Ce qui précède constitue sans nul doute le cœur de la défense du patrimoine industriel pour ce qui est de l’action des pouvoirs publics (en y ajoutant le rachat et la réaffectation en centre culturel et en musée de la sucrerie de Waterloo par la Communauté française).

Une autre façon de préserver le patrimoine, et qui en est souvent même la condition sine qua non si l’on veut arriver à une politique globale, c’est d’établir un inventaire de ce qui est à sauvegarder. Dans cette optique, le Ministère de la Communauté française a confié aux Archives d’architecture moderne le soin de procéder à l’Inventaire du Patrimoine industriel de Bruxelles (19 communes) (qui est terminé mais pas encore publié).
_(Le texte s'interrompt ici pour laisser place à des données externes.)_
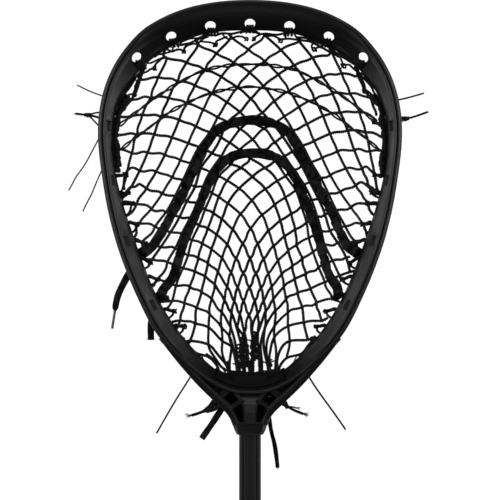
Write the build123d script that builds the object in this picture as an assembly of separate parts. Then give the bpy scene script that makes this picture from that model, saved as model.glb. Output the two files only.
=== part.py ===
from build123d import *
import math
import os

import numpy as np

os.makedirs("parts", exist_ok=True)

# Lacrosse goalie stick. Row frame: +Z up the shaft to the tip of the head,
# +X to the right seen from the catching face, which looks along -Y.
# The origin is the centre of the butt cap's end face. Millimetres.

# ---------------------------------------------------------------- dimensions
SHAFT_W = 22.0            # across X
SHAFT_D = 25.4            # across Y
SHAFT_WALL = 1.5
SHAFT_LEN = 1016.0        # 40 in
SHAFT_FLAT_X = 5.2        # half length of the front and back flats
SHAFT_FLAT_Y = 6.4        # half length of the side flats
SHAFT_HOLLOW = 0.7        # how far each flat is hollowed

CAP_FLOOR = 4.0
CAP_LEN = 42.0
CAP_WALL = 2.0
CAP_GAP = 0.10
CAP_REST_GAP = 0.10

HEAD_MID_Z = 1166.0       # height of the head's reference point
VIEW = 2000.0             # distance from which the outline was measured
REF = 250.0

FACE_Y = -24.0            # front of the rim
BACK_Y = 22.0             # back of the rim
SCOOP_T = 7.0             # scoop thickness measured along Y
SOCKET_GAP = 0.15
SOCKET_TOP_V = 395.5
COLLAR_V = 433.6

SCREW_HEAD_R = 3.4
SCREW_SHANK_R = 1.6
SCREW_Z_V = 426.5

BAG_DEPTH = 66.0          # sag of the net behind the back rail
BAG_T = 1.6
LACE_W = 8.6
LACE_T = 1.8
LACE_LIFT = 1.9           # lace's middle in front of the net
STRING_R = 2.3
NYLON_R = 1.1

STOP_T = 1.9


# ------------------------------------------------------------------- helpers
def place(u, v, y):
    """Point seen at (u, v) on the measured outline, at depth y."""
    k = (VIEW + y) / VIEW
    return ((u - REF) * k, y, HEAD_MID_Z + (REF - v) * k)


def natural_spline(t, p):
    """Second derivatives of a natural cubic spline through p(t)."""
    n = len(t)
    a = np.zeros((n, n))
    b = np.zeros(n)
    a[0, 0] = a[-1, -1] = 1.0
    for i in range(1, n - 1):
        h0, h1 = t[i] - t[i - 1], t[i + 1] - t[i]
        a[i, i - 1], a[i, i], a[i, i + 1] = h0, 2 * (h0 + h1), h1
        b[i] = 6 * ((p[i + 1] - p[i]) / h1 - (p[i] - p[i - 1]) / h0)
    return np.linalg.solve(a, b)


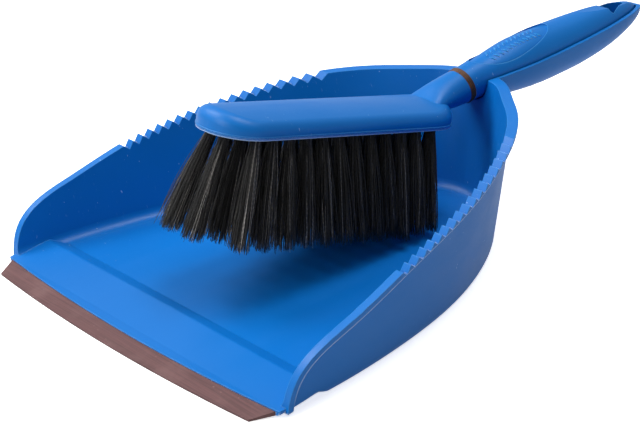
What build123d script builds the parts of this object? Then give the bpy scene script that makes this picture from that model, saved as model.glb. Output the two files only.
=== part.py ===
from build123d import *
from math import atan2, cos, degrees, radians, sin, sqrt, tan
import os

# Dust pan with a hand brush lying in it. Millimetres, +Z up, open edge of the pan towards -Y,
# handles towards +Y, mirror plane at X = 0, the pan standing on Z = 0.

# ---- pan: overall sizes -------------------------------------------------------------------
pan_width = 229.0        # across the rim, outside to outside
pan_length = 219.5       # lip line to the back of the floor
rim_height = 64.0        # rim above the ground at the back
draft = 6.5              # slope of the walls from upright at the front, degrees
draft_back = 11.0        # the same at the back
wall = 2.2               # moulding thickness of the walls
floor_thick = 2.6        # moulding thickness of the floor
floor_round = 4.5        # outside radius where the walls meet the floor
floor_cove = 5.5         # inside radius there
rim_lip = 3.0            # depth of the rim's turned-out edge
rim_overhang = 1.8       # how far the rim stands out from the wall at the front
rim_spread = 1.6         # extra overhang gained by the back

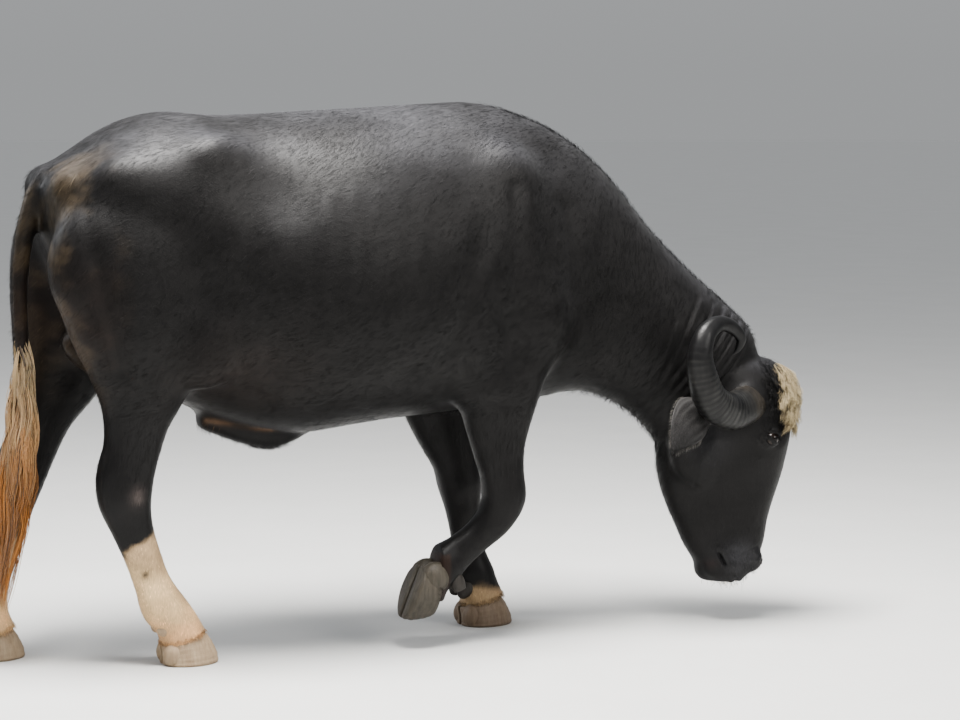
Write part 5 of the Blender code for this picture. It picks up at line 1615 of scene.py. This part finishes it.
class SkinMap:
    # the unwrap of the skin's own shape that every tuft's colour patch is placed on
    def __init__(self, skin):
        copy = skin.copy()
        copy.data = skin.data.copy()
        bpy.context.scene.collection.objects.link(copy)
        thin = copy.modifiers.new("thin", "DECIMATE")
        thin.ratio = 0.02
        applyModifiers(copy)
        bpy.context.view_layer.objects.active = copy
        copy.select_set(True)
        bpy.ops.object.mode_set(mode="EDIT")
        bpy.ops.mesh.select_all(action="SELECT")
        bpy.ops.uv.smart_project(angle_limit=math.radians(66.0), island_margin=0.01)
        bpy.ops.object.mode_set(mode="OBJECT")
        mesh = copy.data
        mesh.calc_loop_triangles()
        layer = mesh.uv_layers.active.data
        points = [v.co[:] for v in mesh.vertices]
        self.corners = np.array([[points[i] for i in tri.vertices] for tri in mesh.loop_triangles])
        self.flat = np.array([[layer[i].uv[:] for i in tri.loops] for tri in mesh.loop_triangles])
        self.tree = BVHTree.FromPolygons(points, [tuple(t.vertices) for t in mesh.loop_triangles])
        bpy.data.objects.remove(copy, do_unlink=True)

    def at(self, places):
        hits = [self.tree.find_nearest(Vector(p)) for p in places]
        index = np.array([h[2] for h in hits])
        spot = np.array([h[0][:] for h in hits])
        a, b, c = self.corners[index].transpose(1, 0, 2)
        ab, ac, ap = b - a, c - a, spot - a
        d00, d01, d11 = (ab * ab).sum(1), (ab * ac).sum(1), (ac * ac).sum(1)
        d20, d21 = (ap * ab).sum(1), (ap * ac).sum(1)
        span = np.maximum(d00 * d11 - d01 * d01, 1e-18)
        v, w = (d11 * d20 - d01 * d21) / span, (d00 * d21 - d01 * d20) / span
        share = np.stack([1.0 - v - w, v, w], axis=1)[:, :, None]
        return (self.flat[index] * share).sum(axis=1)


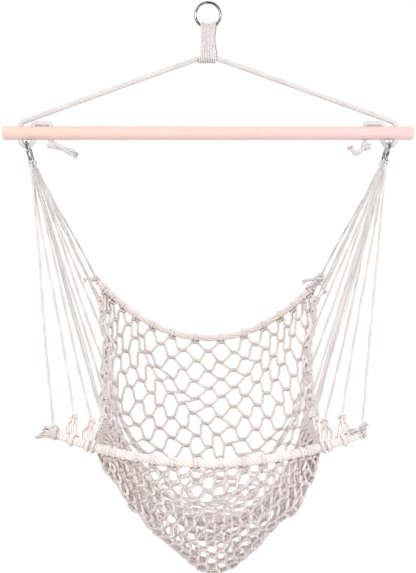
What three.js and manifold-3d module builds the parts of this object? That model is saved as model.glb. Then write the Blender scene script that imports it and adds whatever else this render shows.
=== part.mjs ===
// A hammock chair: a knotted cotton net hung by cords from two steel rings under a round wooden
// bar, and the bar hung by one rope lashed to a third ring. Millimetres, +Z up. The sitter faces
// -Y and +X is to the right of someone who looks at the chair from the front.
// The origin is the inside top of the hanging ring, where a hook carries the whole chair.
import * as THREE from "three";
import { mergeVertices } from "three/addons/utils/BufferGeometryUtils.js";
import Module from "manifold-3d";

const wasm = await Module();
wasm.setup();

// Fits
const seat = 0.3; // between two pieces that bear on each other
const overrun = 1; // how far a drill runs past the face that it leaves by
const weld = 0.003; // corners that lie closer than this are one
const bendStep = THREE.MathUtils.degToRad(18); // a bend's arc takes a point about this often

// Steel rings: one on the hook, and one at each end of the bar
const ringBore = 50;
const ringWire = 6;
const ringSteps = 28;
const ringSides = 8;
const ringLean = THREE.MathUtils.degToRad(14.6); // the side rings lean in, in line with their cords

// Wooden bar, drilled from top to bottom three times near each end
const barLength = 910;
const barDiameter = 30;
const barEdge = 3; // rounding of the bar's ends
const barEdgeSteps = 3;
const barDrop = 287; // from the hook's seat down to the bar's axis
const barSides = 24;
const ropeHolePlay = 1.4; // how much wider a hole is than the rope in it
const holeSides = 12;
const outerHoleInset = 39; // in from the bar's end: the rope comes down here,
const innerHoleInset = 67; // goes up again here, with the side ring in the loop between,
const knotHoleInset = 106; // and comes down here to its stopper knot

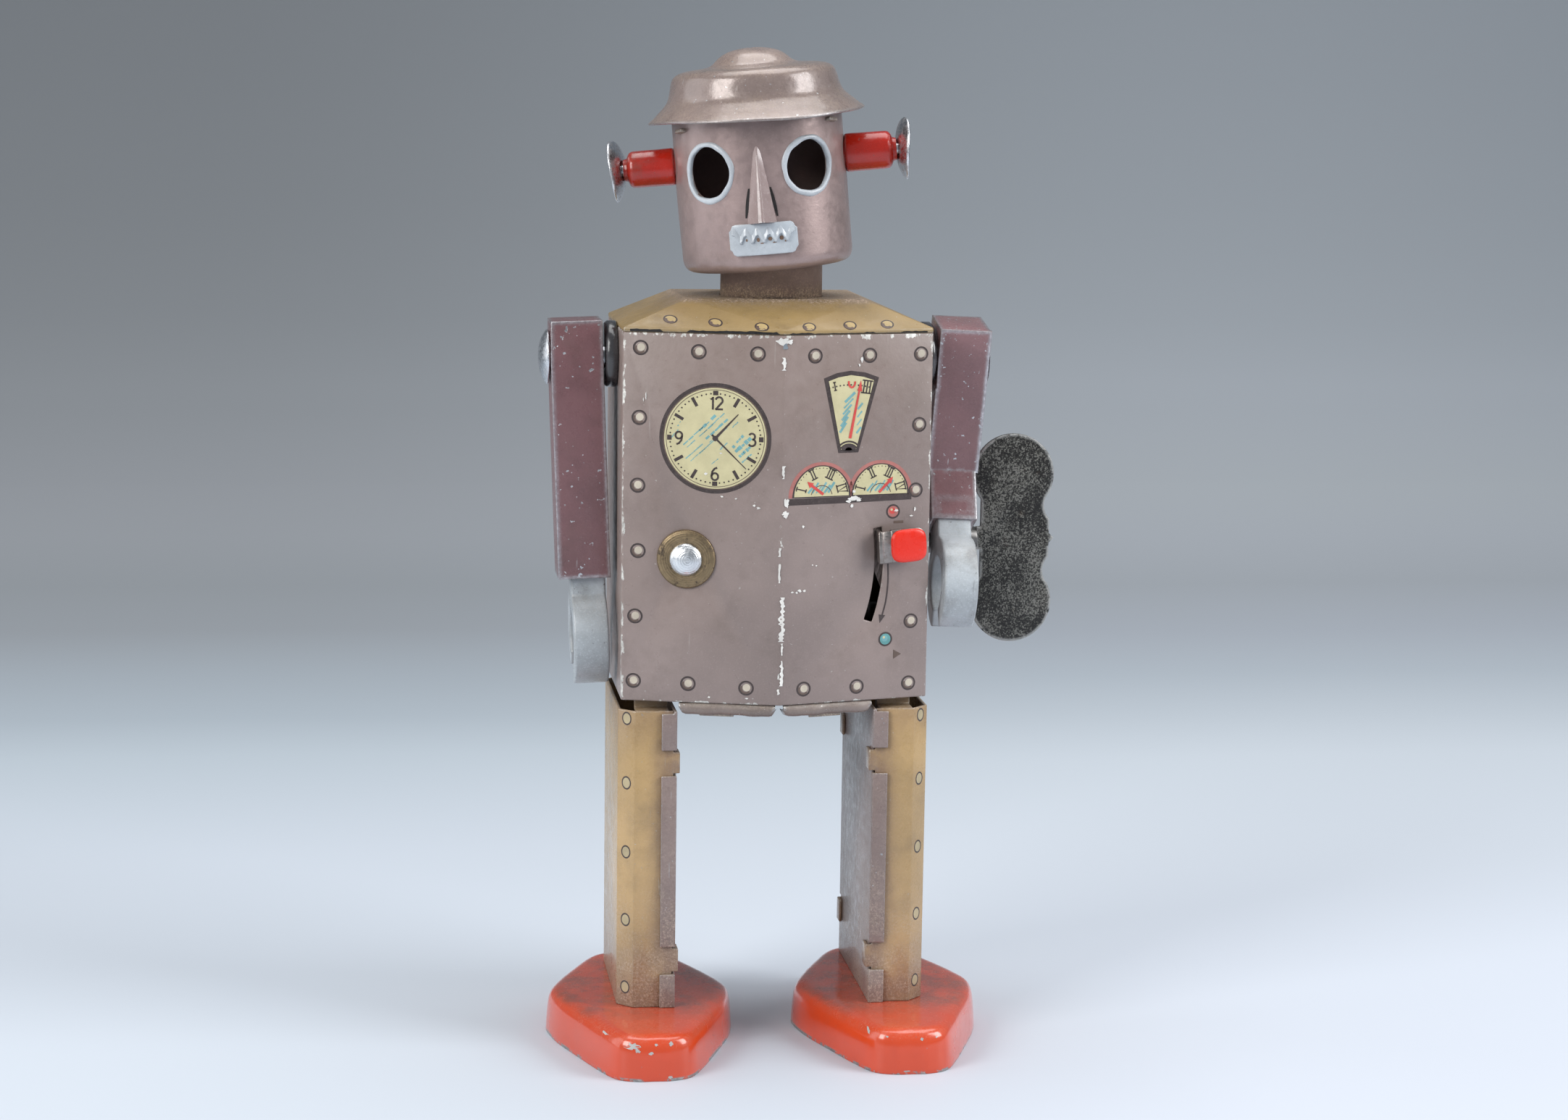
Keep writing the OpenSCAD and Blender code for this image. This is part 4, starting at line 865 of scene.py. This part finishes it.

D’autres actions sont menées: différents musées sont subsidiés:
Musée de la pierre à Antoing, Musée du verre à Charleroi, Musée de la mine et Musée du clou à Fontaine-l’Evêque, Musée du fer et du charbon à Liège, Musée du papier à Malmédy, Musée du marbre à Rance, Musée du fer, archéologie industrielle, métallurgie ancienne à Saint-Hubert, Musée de la pierre à Sprimont, Musée du coticule à Vielsalm, Musée de la laine à Verviers. Deux musées de machines agricoles sont en préparation, signes d’un intérêt nouveau.

On touche ici à la protection du patrimoine mobilier, à coup sûr bien plus mal assurée que celle du patrimoine immobilier. La législation en la matière est plus succincte encore. Elle se limite aux articles 17 à 20 de la loi du 7 août 1931 qui prévoient un inventaire des objets mobiliers appartenant aux différents pouvoirs publics ainsi que leur protection. C’est dire que toute liberté est ainsi accordée aux particuliers et aux responsables de sociétés négligents d’envoyer à la casse les témoins d’une activité peut-être révolue mais qui eut sa grandeur et conserve une valeur historique et un intérêt pour le présent.

La restauration du patrimoine mobilier est un fait rare mais réel. Ainsi la Communauté française a racheté et restauré les vitraux d’Anto Carte de l’ancien charbonnage d’Hensies-Pommerœul et les a confiés à la Faculté Polytechnique de Mons.

Enfin, d’une manière générale, une activité de soutien et de propagande s’exerce par l’aide apportée à l’A.S.B.L « Patrimoine Industriel Wallonie-Bruxelles » qui coordonne depuis 1984 les efforts de nombreux groupements qui s’intéressent à l’archéologie industrielle et qui parfois ont entrepris la sauvegarde d’un site, d’une industrie en reprenant dans un but culturel et touristique un charbonnage, une ligne de chemin de fer, un canal, etc …

Je parlais plus haut de l’intérêt pour le présent de ces préoccupations apparemment archéologiques et historiques. Cet aspect du problème me paraît fondamental. La Communauté française a le souci de redonner confiance à des régions dont les habitants ont perdu le souvenir de grandes réussites scientifiques, techniques et industrielles d’autrefois.

La défense du patrimoine industriel, c’est aussi la manifestation d’une volonté de retrouver l’énergie et les succès d’antan [[Cet article doit beaucoup à celui qui a été publié par Mme Ghislaine De Bièvre, Directeur de l’Administration du Patrimoine culturel dans le n° 1 (4ème trimestre 1984) de Patrimoine Industriel (Bulletin trimestriel de l’A.S.B.L. « Patrimoine industriel Wallonie-Bruxelles ») pp 8-9, sous le titre « Activités de la Communauté française en matière d’archéologie industrielle ».]].